══ THE INPUT

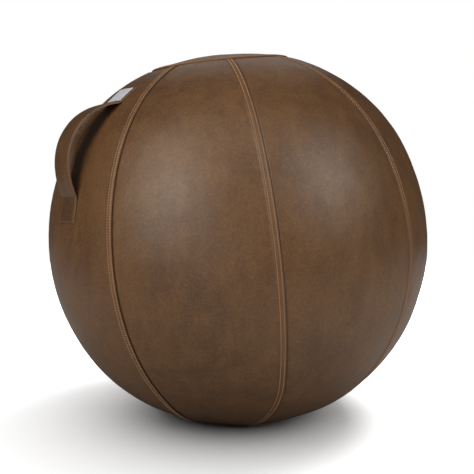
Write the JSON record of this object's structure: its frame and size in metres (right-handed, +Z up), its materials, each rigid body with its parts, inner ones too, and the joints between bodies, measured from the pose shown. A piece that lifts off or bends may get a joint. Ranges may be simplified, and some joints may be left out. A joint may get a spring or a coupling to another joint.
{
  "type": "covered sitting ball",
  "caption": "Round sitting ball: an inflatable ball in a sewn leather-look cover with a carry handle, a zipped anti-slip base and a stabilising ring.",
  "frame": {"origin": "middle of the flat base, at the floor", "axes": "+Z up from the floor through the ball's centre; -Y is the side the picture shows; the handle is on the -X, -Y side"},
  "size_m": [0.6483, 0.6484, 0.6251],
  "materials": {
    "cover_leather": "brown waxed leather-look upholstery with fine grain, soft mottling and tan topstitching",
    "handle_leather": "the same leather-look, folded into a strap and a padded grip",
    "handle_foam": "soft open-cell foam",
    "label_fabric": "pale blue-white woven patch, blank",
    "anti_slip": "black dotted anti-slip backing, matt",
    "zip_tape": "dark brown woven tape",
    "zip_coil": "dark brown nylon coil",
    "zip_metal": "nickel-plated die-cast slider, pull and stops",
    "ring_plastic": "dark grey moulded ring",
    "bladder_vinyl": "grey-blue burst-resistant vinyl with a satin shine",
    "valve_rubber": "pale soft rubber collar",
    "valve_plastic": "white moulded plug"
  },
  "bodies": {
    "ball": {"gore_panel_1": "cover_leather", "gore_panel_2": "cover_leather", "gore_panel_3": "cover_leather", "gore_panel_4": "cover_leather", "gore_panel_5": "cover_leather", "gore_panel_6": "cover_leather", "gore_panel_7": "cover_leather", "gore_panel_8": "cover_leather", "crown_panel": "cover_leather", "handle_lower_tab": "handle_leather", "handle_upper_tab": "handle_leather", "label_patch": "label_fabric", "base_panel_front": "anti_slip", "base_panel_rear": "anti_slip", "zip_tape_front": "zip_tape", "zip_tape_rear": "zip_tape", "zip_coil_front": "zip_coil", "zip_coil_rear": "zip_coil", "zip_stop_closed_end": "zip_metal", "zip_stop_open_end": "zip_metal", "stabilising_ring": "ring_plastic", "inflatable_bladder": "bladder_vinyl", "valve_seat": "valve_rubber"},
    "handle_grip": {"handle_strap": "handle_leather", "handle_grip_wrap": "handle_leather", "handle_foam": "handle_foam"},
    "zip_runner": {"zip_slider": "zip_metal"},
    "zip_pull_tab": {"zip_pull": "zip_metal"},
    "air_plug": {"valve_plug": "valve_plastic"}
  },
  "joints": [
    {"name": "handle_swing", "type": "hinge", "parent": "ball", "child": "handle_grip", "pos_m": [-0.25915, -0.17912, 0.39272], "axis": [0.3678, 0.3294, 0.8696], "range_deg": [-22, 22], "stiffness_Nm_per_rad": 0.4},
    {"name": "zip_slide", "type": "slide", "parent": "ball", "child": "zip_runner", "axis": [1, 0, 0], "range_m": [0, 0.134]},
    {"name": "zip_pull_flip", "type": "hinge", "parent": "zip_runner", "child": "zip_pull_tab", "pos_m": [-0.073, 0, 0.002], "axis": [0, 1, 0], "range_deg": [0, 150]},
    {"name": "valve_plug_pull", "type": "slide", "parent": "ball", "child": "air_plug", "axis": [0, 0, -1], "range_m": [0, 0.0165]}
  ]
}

════
══ THE INPUT

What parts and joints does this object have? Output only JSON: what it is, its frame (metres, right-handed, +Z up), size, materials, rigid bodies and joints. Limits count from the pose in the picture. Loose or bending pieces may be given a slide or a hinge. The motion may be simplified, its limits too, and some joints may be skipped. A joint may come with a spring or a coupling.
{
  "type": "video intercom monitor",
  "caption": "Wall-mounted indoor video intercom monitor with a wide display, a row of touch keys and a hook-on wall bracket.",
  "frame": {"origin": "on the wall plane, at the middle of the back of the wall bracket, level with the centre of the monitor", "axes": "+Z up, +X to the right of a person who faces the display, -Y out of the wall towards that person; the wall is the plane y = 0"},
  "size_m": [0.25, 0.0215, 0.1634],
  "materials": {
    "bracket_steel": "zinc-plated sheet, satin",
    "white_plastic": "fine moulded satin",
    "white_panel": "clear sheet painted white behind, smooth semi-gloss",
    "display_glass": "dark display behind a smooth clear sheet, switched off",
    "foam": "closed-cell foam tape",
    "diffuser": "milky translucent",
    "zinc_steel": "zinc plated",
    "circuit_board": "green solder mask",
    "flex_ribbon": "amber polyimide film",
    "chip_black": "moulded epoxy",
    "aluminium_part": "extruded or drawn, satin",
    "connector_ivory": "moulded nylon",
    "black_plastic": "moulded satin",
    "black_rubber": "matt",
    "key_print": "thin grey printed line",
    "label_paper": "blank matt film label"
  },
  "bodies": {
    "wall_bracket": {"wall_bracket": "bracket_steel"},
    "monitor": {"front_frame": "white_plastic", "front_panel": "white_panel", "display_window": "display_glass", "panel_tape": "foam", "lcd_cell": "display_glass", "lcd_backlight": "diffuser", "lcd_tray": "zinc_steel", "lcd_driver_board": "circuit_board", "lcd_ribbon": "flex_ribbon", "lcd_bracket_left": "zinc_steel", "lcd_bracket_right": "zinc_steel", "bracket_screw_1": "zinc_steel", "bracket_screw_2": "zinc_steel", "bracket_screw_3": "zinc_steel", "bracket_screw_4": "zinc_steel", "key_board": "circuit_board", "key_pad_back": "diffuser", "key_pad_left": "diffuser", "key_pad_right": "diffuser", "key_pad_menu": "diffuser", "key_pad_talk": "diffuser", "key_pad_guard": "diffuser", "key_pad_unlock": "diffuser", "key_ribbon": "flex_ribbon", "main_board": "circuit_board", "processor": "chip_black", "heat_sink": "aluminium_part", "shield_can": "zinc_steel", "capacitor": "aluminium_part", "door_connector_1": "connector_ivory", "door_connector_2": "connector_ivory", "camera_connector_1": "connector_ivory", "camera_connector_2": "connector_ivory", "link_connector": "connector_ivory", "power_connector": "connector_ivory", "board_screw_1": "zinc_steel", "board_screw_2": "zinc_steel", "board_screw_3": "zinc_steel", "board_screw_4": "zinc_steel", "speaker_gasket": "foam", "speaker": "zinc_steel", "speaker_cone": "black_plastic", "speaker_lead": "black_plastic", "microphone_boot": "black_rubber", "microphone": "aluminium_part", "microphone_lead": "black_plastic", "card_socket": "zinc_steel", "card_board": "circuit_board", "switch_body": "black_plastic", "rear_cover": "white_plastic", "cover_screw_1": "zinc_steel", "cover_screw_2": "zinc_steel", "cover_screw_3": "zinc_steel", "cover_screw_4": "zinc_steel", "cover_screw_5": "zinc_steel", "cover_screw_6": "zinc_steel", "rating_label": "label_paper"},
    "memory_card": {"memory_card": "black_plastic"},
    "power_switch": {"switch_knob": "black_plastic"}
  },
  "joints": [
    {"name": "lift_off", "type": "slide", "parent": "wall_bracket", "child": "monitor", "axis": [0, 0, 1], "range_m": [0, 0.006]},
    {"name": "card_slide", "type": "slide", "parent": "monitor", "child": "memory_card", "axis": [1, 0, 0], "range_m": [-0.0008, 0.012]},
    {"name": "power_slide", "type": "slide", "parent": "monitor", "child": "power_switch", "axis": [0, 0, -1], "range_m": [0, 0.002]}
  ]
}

════
══ THE INPUT

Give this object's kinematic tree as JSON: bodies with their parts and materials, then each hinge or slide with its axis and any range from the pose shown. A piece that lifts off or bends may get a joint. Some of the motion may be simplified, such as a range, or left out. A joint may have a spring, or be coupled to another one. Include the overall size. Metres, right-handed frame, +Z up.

════

▶ _TASK PROMPT_
Look for the word "materials" and return every line where it occurs.

▶ _FULL SOLUTION_
Write the JSON record of this object's structure: its frame and size in metres (right-handed, +Z up), its materials, each rigid body with its parts, inner ones too, and the joints between bodies, measured from the pose shown. A piece that lifts off or bends may get a joint. Ranges may be simplified, and some joints may be left out. A joint may get a spring or a coupling to another joint.
  "materials": {
What parts and joints does this object have? Output only JSON: what it is, its frame (metres, right-handed, +Z up), size, materials, rigid bodies and joints. Limits count from the pose in the picture. Loose or bending pieces may be given a slide or a hinge. The motion may be simplified, its limits too, and some joints may be skipped. A joint may come with a spring or a coupling.
  "materials": {
Give this object's kinematic tree as JSON: bodies with their parts and materials, then each hinge or slide with its axis and any range from the pose shown. A piece that lifts off or bends may get a joint. Some of the motion may be simplified, such as a range, or left out. A joint may have a spring, or be coupled to another one. Include the overall size. Metres, right-handed frame, +Z up.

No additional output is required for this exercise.